The Director responded to questions in relation to the Treasury Management Services offered by the GLA (Greater London Authority) – page 18 of the agenda, paragraph 5 referred – and assured Members that this would be in place for 1 April 2022.  It would include the Council transferring its investment balances into the GLA Group Investment Syndicate (GIS).  She explained that:


-                 the GLA would invest the Council’s cash balances which would provide a better return for the Council due to the pooling of investments.  The Council would monitor its Treasury Management activity but the GLA would oversee the investments


-                 the Council would also be able to access borrowing if required, such as for its Regeneration Programme(s).  The Council would retain its  Treasury Management activities.  A key factor of using the GLA Service would be to access strategic advice and support


-                 currently, the Council held its cash balances in bank accounts which accrued interest but by joining the TMS offered by the GLA, a better return would be available to the Council.  The Council did not have the capacity to move its money frequently in order to receive a better rate of return.  It was intended to initially join the TMS for a period of six months and leave if there were no benefits.  It was important to note that other support would be available by joining the TMS, such as expertise and advice and the benefits were expected to outweigh the costs.  The cost of joining would be in the region of £50k but, if the Council were to appoint its own TM adviser, the cost would be substantially more


-                 the Director noted a Member’s concern that the GLA was in deficit but assured him that the money would not be going to the GLA but held as a separate fund.

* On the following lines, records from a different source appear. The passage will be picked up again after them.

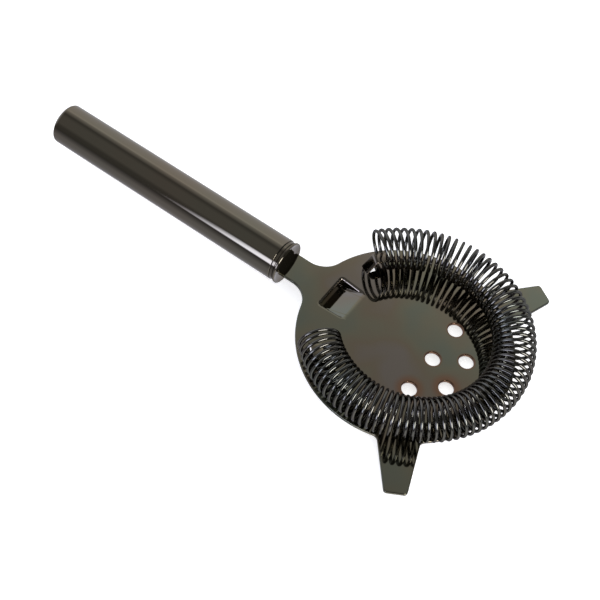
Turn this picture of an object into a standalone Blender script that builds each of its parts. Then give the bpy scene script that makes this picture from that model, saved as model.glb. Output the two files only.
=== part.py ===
"""Hawthorne cocktail strainer: a stamped plate with two prongs and a pressed finger rest, a coil
spring that runs round its rim between two lugs, and a hollow tube handle on the plate's tang.

The origin is the disc's centre on the plate's upper face, which is the side that carries the
spring. +X points away from the handle, +Z towards the spring. Driving sizes are in millimetres.
"""

import math

import bmesh
import bpy
from mathutils import Matrix, Vector

MM = 0.001
GAP = 0.3  # left between pieces that touch on the real object

# Plate, one sheet
SHEET = 1.2
DISC_R = 36.25
DISC_STEP_DEG = 4.0
NECK_HALF_WIDTH = 5.2
NECK_FILLET_R = 8.0
TANG_HALF_WIDTH = 4.6
TANG_LENGTH = 24.0  # behind the flange's face
BEND_X = -38.0  # the neck bends here, across the sheet
AT_BEND = 0.001  # corners this close to the bend stay where they are
HANDLE_TILT = math.radians(2.3)  # the handle's far end drops by this

# Prongs: each is bounded by three lines, given as the direction of the line's outward normal
# in degrees from +X and its distance from the disc's centre
PRONG_REAR = (139.6, 13.5)
PRONG_TIP = (59.5, 53.7)
PRONG_FRONT = (-19.8, 12.8)
PRONG_CORNER_R = 1.2
PRONG_ROOT_R = 2.0

# Perforations: a row of three across the disc and a row of two in front of it
HOLE_R = 2.5
HOLE_ROW_THREE = (10.4, 14.1)  # x, spacing
HOLE_ROW_TWO = (19.5, 12.4)
HOLE_SIDES = 24
FILLET_STEPS = 6
CORNER_STEPS = 8

# Finger rest: a wedge-shaped pocket pressed down from the spring's side, deepest at the handle
POCKET_FRONT_X = -20.7
POCKET_REAR_X = -30.0
POCKET_FRONT_HALF = 5.8
POCKET_REAR_HALF = 6.4
POCKET_DEPTH = 3.65
WEDGE_THIN_END = 0.05

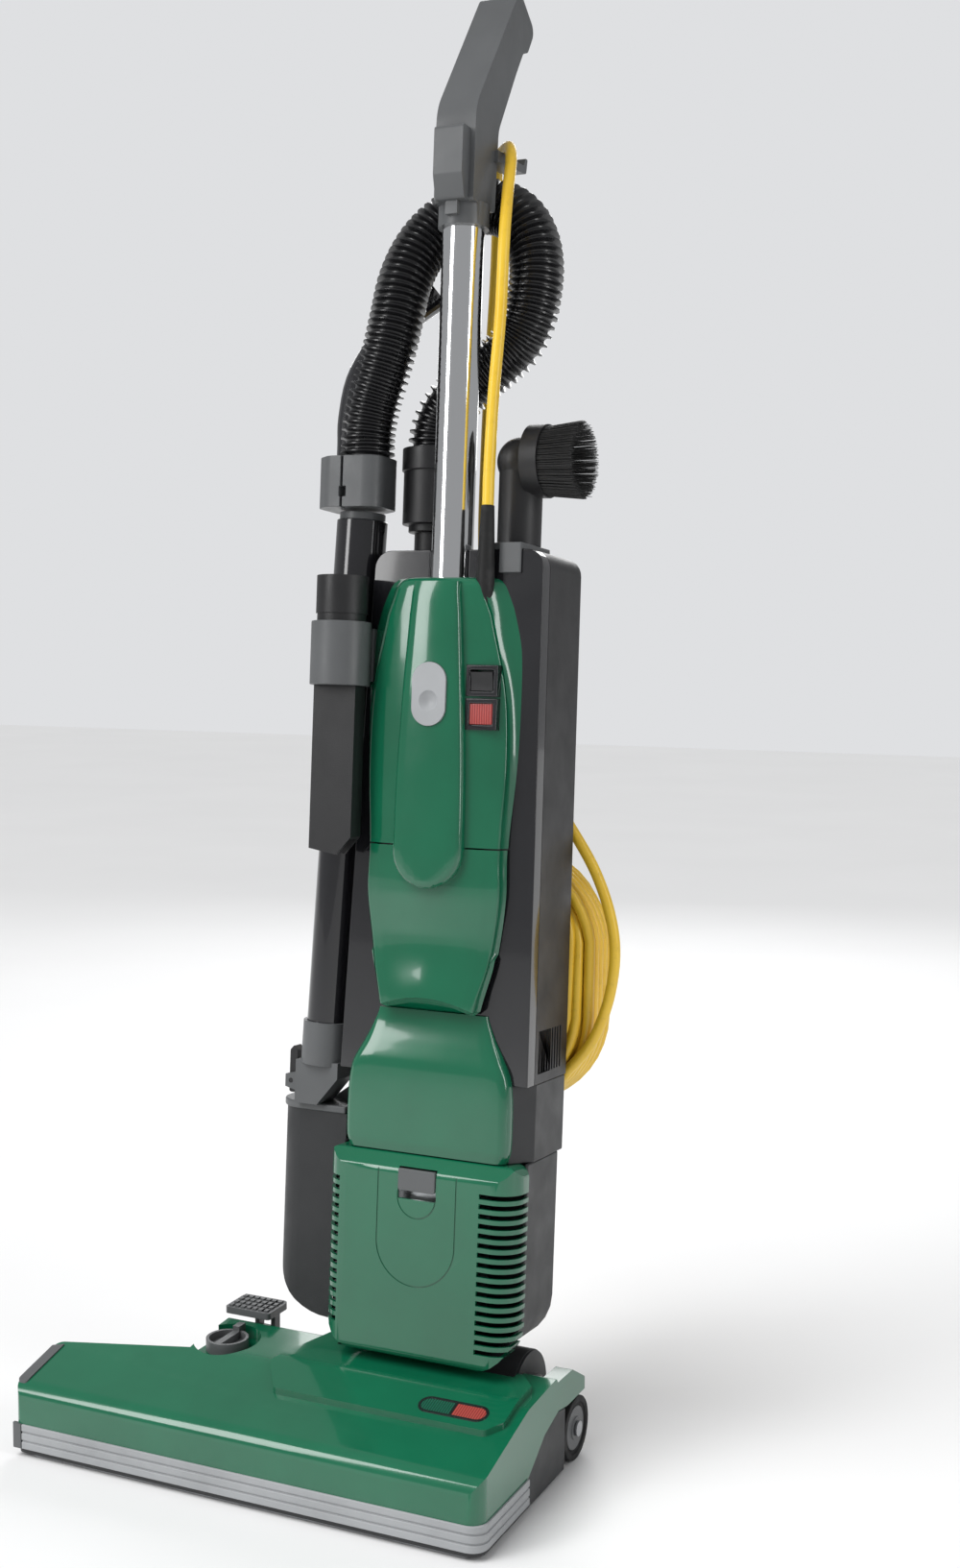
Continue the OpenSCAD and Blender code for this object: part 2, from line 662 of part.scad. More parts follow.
// Crowned plan of the green front covers
function crowned(i, back) = let (c = [body_x, cover_y + i + crown_r])
    concat(arc(c, crown_r, 270 - 17, 270 + 17, 14), [[body_x + 63.7, back], [body_x - 63.7, back]]);

function panel_front_view(i) = rounded([[body_x - 55 + i, door_z + 0.5 + i],
    [body_x + 55 - i, door_z + 0.5 + i], [body_x + 58.5 - i, 545], [body_x + 58 - i, 605],
    [body_x + 50 - i, 656], [body_x + 40 - i, panel_top - i], [body_x - 32 + i, panel_top - i],
    [body_x - 44 + i, 656], [body_x - 57 + i, 600], [body_x - 58.5 + i, 545]],
    [0, 0, 30, 40, 20, 14, 12, 30, 40, 30]);

// Raised spine that houses the foot of the handle tube
function spine_view() = concat(arc([body_x, door_z - 3], 29, 180, 360, 18),
    [[body_x + 29, 540], [body_x + 26, 600], [body_x + 21.5, 655], [body_x + 19, panel_top - 1],
     [body_x - 19, panel_top - 1], [body_x - 21.5, 655], [body_x - 26, 600], [body_x - 29, 540]]);

module control_panel() color(GREEN) upright() difference() {
    union() {
        intersection() {
            along_y(0, shell_y) polygon(panel_front_view(0));
            along_z(door_z, 700) polygon(crowned(0, shell_y));
        }
        along_y(4, 10.6) polygon(spine_view());
        span([body_x - 24, 8, door_z + 4], [body_x + 24, 16, 675]);
    }
    difference() {
        intersection() {
            along_y(0, shell_y + 1) polygon(panel_front_view(3));
            along_z(door_z, 700) polygon(crowned(3, shell_y + 2));
        }
        span([0, 0, 0], [200, 16.4, 560]);
    }
    rod_z([body_x, pole_y], pole_r + CLEAR, pole_foot - 10, 700);
    along_y(0, 20) translate([body_x, button_z]) rotate(90) pill(48.6, 28.6);
    for (p = [switch_at, lamp_at]) span([p[0] - 13.1, 5, p[1] - 11.9], [p[0] + 13.1, 26, p[1] + 11.9]);
    rod_z(relief_at, 7 + CLEAR, 650, 700);
}

module switch_bezels() color(BLACK) upright() for (p = [switch_at, lamp_at]) difference() {
    span([p[0] - 13, 11.6, p[1] - 11.8], [p[0] + 13, 20, p[1] + 11.8]);
    span([p[0] - 9.6, 11, p[1] - 8], [p[0] + 9.6, 21, p[1] + 8]);
}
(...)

Members asked additional questions of the Director of Finance and Assurance and she responded as follows:


-                 the Council would not be borrowing £240m as indicated by a Member but the Capital Financing Requirement (CFR) – pages 21 and 22 of the agenda – gave an indication of what the Council would have to borrow if the Capital Programme was funded through debt.  The Council used some of its own cash balances to fund the Capital Programme, which was also funded by government grants and capital receipts.  The use of cash balances ensured that the Council did not have to borrow any money – external debt – to progress its Capital Programme until internal funds had been exhausted which would then require external borrowings


-                 authorised borrowing/limits – a series of boundaries were calculated and there was a requirement to operate within those boundaries and based on how much money was put in the capital budget.  The Council needed to ensure that it could pay the money back even if the boundary was not reached.  The boundary was a cap that should not be exceeded


-                 capital financing costs were set when the Capital Programme was agreed.  There was a correlation between the setting of the Capital programme and what the Council wanted to invest in and whether it could afford to do so.  Both the Council’s Capital Programme and the Revenue Budget were linked in terms of affordability


-                 she would provide a written response in relation to Table 1 on page 19 of the agenda in respect of the capital expenditure on the Community Directorate’s budget which appeared to have risen by 30% from the original estimate.  She would have to peruse the Capital Monitoring Report prior to providing a response


-                 she would provide a fuller written response in relation to Table 2 on page 20 of the agenda which showed that the Capital Grants had fallen dramatically from their original estimate.  The Director provided an example that there had been a fall in the money received from the TfL (Transport for London) for LIP (Local Implementation Plans) funding as a result of which some schemes had not progressed.  A Member asked why it had been necessary for the forecast to have changed.  The Director informed the Committee that the forecast had been built on the information available at the time and the revised estimate was where it was not possible for schemes to proceed.  The reduction in the original and the revised estimates covered a number of schemes.  She agreed to provide further information in relation to questions relating to the structuring


-                 she would provide Members with a profiling schedule of each individual loan from the PWLB (Public Works Loan Board) in relation to Table 9.9 on page 25 of the agenda


-                 the West London Waste Authority would be expected to pay back the loan referred to in paragraph 9.4, page 24 of the agenda.  The Council was receiving £1.2m per year in interest.  The Director undertook to provide a written response in relation to the year point in relation to the £15.8m.  She explained that the capital sum of £15m was outstanding and remained the same but the Council was receiving the interest element.  The principal amount would now be repaid and therefore the interest received would be less but she would clarify the situation.  The term of the loan was 25 years at an interest rate of 7.604% on a reducing balance basis


-                 the CCTV would not be paid from the Community Budget but it would be capital investment – revenue costs from the revenue budget.


Prior to concluding the discussion on the report, the Chair reminded officers that responses were required in relation to some of the questions asked at the meeting, such as on the Community Budget, Revision of Outturn and Profiling of Debt Loan.


Having reviewed the report and in noting that responses would be received in writing from officers, it was


RESOLVED:  That the report be noted.